Astronomers have discovered a unique way to weigh supermassive black holes at the centres of galaxies.

The method involves measuring the distances between the galaxies that contain them, and indicates supermassive black holes may not be as massive as previously thought.

Scientists believe that mysterious, massive dark objects that lurk at the centre of nearly all galaxies are black holes that can be observed with the right equipment.

They can have masses that can exceed a billion suns, according to the study published in Nature Astronomy.

Such supermassive black holes may power quasars, and may halt the formation of stars by releasing copious amounts of energy which heats up and fragments the gas in their host galaxies.

Researchers say they are tiny compared with their host galaxies – the size of a grape compared with the Earth.

But despite this, most observations suggest the bigger the galaxy, the bigger the supermassive black hole in it.

According to the astronomers, you would not expect the size of the black hole to know about the size of the galaxy it resides in, but there must be an intimate link between supermassive black hole growth and galaxy evolution.

This has not been proven, and in the study, the international team led by Dr Francesco Shankar of the University of Southampton, with Dr Viola Allevato at the Normale di Pisa and other partners in the US, Germany, Italy and Chile, set out to explain this link.

The masses of supermassive black holes are usually calculated by measuring the velocity of the surrounding stars or gas.

This is usually done with extremely sensitive telescopes and complex observations.

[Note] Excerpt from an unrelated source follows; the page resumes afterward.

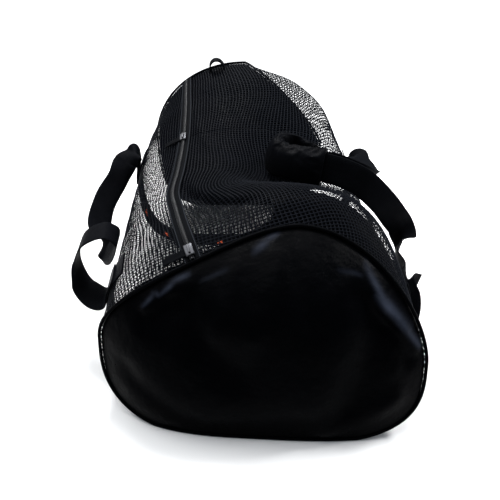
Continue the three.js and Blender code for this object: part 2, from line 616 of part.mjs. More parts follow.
// A slider's pull, a tab of narrow webbing that lies on the mesh to one side
function addPull(name, at, side) {
  const start = SLIDER_WIDTH / 2 + SEAM_GAP;
  const lift = 2 * SEAM_GAP + TAPE_THICK;
  const strip = (height) => (row, step) => {
    const across = side * (start + row * PULL_LENGTH);
    const place = at + (step - 0.5) * PULL_WIDTH * atPerMillimetre(zipTurn(at), at);
    const turn = zipTurn(place) + across * turnPerMillimetre(zipTurn(place), place);
    return liftedPoint(turn, place, height);
  };
  addSlab(name, gridOf(PULL_STEPS, 1, strip(lift + PULL_THICK)), gridOf(PULL_STEPS, 1, strip(lift)), WEBBING_FINISH);
}

// The grab loop that stands on the far end's top
function addEndLoop() {
  const turn = turnAcross(LOOP_ACROSS, 1);
  const at = 1 - seamInset(turn, 1) - (LOOP_WIDTH / 2) * atPerMillimetre(turn, 1);
  const up = bodyNormal(turn, at);
  const along = new THREE.Vector3(0, 1, 0).projectOnPlane(up).normalize();
  const right = along.clone().cross(up);
  const arch = (thick) => (row, step) => {
    const angle = Math.PI * row;
    const point = liftedPoint(turn, at, LOOP_SEAT);
    point.addScaledVector(right, -(LOOP_SPAN / 2 + thick) * Math.cos(angle));
    point.addScaledVector(up, (LOOP_RISE + thick) * Math.sin(angle));
    return point.addScaledVector(along, (step - 0.5) * LOOP_WIDTH);
  };
  addSlab("end_loop", gridOf(LOOP_STEPS, 1, arch(0)), gridOf(LOOP_STEPS, 1, arch(-LOOP_THICK)), WEBBING_FINISH);
}

addMeshBody();
addNearPanel();
addFarPanel();
addPiping("piping_near", 0);
addPiping("piping_far", 1);
addZipTape("zip_tape_left", -1);
addZipTape("zip_tape_right", 1);
addZipCoil();
addSlider("zip_slider_near", NEAR_SLIDER_AT);
addSlider("zip_slider_far", FAR_SLIDER_AT);
addPull("zip_pull_near", NEAR_SLIDER_AT, -1);
addPull("zip_pull_far", FAR_SLIDER_AT, -1);
addGirthStrap("girth_strap_near", NEAR_GIRTH_AT);
addGirthStrap("girth_strap_far", FAR_GIRTH_AT);
addHandle("handle_left", LEFT_HANDLE);
addHandle("handle_right", RIGHT_HANDLE);
addWrap("handle_wrap", RIGHT_HANDLE);
addEndLoop();

// The origin is at the middle of the whole bag's footprint, on the floor
group.updateMatrixWorld(true);
const whole = new THREE.Box3().setFromObject(group);
const centre = whole.getCenter(new THREE.Vector3());
group.position.set(-centre.x, -centre.y, -whole.min.z);

export default group;
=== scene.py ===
# A mesh duffel bag for dive gear, zipped shut and standing slumped on a pale studio floor.
# Lengths are in millimetres, in the bag's own coordinates: x across, y along, z up.
import math

import bmesh
import bpy
import numpy as np
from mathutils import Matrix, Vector


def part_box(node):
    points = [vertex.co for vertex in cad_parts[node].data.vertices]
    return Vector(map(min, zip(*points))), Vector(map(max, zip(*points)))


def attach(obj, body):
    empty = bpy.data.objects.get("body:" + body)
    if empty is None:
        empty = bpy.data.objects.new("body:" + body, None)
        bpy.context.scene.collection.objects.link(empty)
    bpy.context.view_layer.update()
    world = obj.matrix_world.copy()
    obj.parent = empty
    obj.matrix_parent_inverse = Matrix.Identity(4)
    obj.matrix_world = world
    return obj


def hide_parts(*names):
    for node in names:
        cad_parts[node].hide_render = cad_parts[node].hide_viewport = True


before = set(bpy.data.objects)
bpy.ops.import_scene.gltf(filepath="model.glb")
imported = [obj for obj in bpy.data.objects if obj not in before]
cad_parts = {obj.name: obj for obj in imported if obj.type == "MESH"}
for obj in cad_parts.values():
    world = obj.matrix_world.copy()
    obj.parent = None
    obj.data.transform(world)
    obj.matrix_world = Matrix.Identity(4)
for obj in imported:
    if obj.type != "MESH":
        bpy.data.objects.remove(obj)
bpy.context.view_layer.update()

MM = 0.001
STEP = 1e-3
SMALL = 1e-4
JOIN_DISTANCE = 1e-6

# Driving sizes, the same as the construction's but for TUCK_TURN, TUCK_SPREAD and TUCK_SKEW. The scene's
# tuck lies further right, so that the light crescent of net beside the zip shows as in the photo.
BAG_LENGTH = 724
HALF_WIDTH = 240
BAG_HEIGHT = 374
MESH_WALL = 1.6
PANEL_WALL = 1.6
SEAM_GAP = 0.4
STATIONS = 48
WEBBING_WIDTH = 50
WEBBING_THICK = 2.4
LEAN_SLOPE = 0.3
LEAN_TOP = 100
LEAN_TOP_POWER = 4
LEAN_LEFT = 60
LEAN_RIGHT = 24
LEAN_SIDE_POWER = 3
LEAN_FADE = 2
NEAR_SKEW = 14
BOTTOM_SQUARE = 3.6
FLAT_SHARE = 1.06
SLOT_WIDTH = 9
COIL_WIDTH = 7
COIL_HEIGHT = 2.6
TAPE_WIDTH = 13
TAPE_THICK = 1
TAPE_PART = 1.2
SLIDER_WIDTH = 13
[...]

Dr Shankar said: “These findings have significant implications for our understanding of the evolution and growth of supermassive black holes.

“What we have discovered suggests a greater ability to release energy, and less strength in powering gravitational waves as supermassive black holes merge.”

Galaxies and their supermassive black holes are believed to reside in halos made of dark matter.

Numerical simulations show that more massive dark matter halos deviate more from a random spatial distribution – more strongly clustered.

Therefore, say the scientists, their clustering strength can be used to weigh the halos.

They expect more massive black holes to be hosted by more massive halos, so the clustering of the black holes can be used to estimate the masses of their hosts.

In turn this can be used to constrain the masses of the black holes themselves.

By comparing simulations with recent data on the spatial distribution of galaxies, the group found evidence that supermassive black holes are, on average, not as massive as previously thought.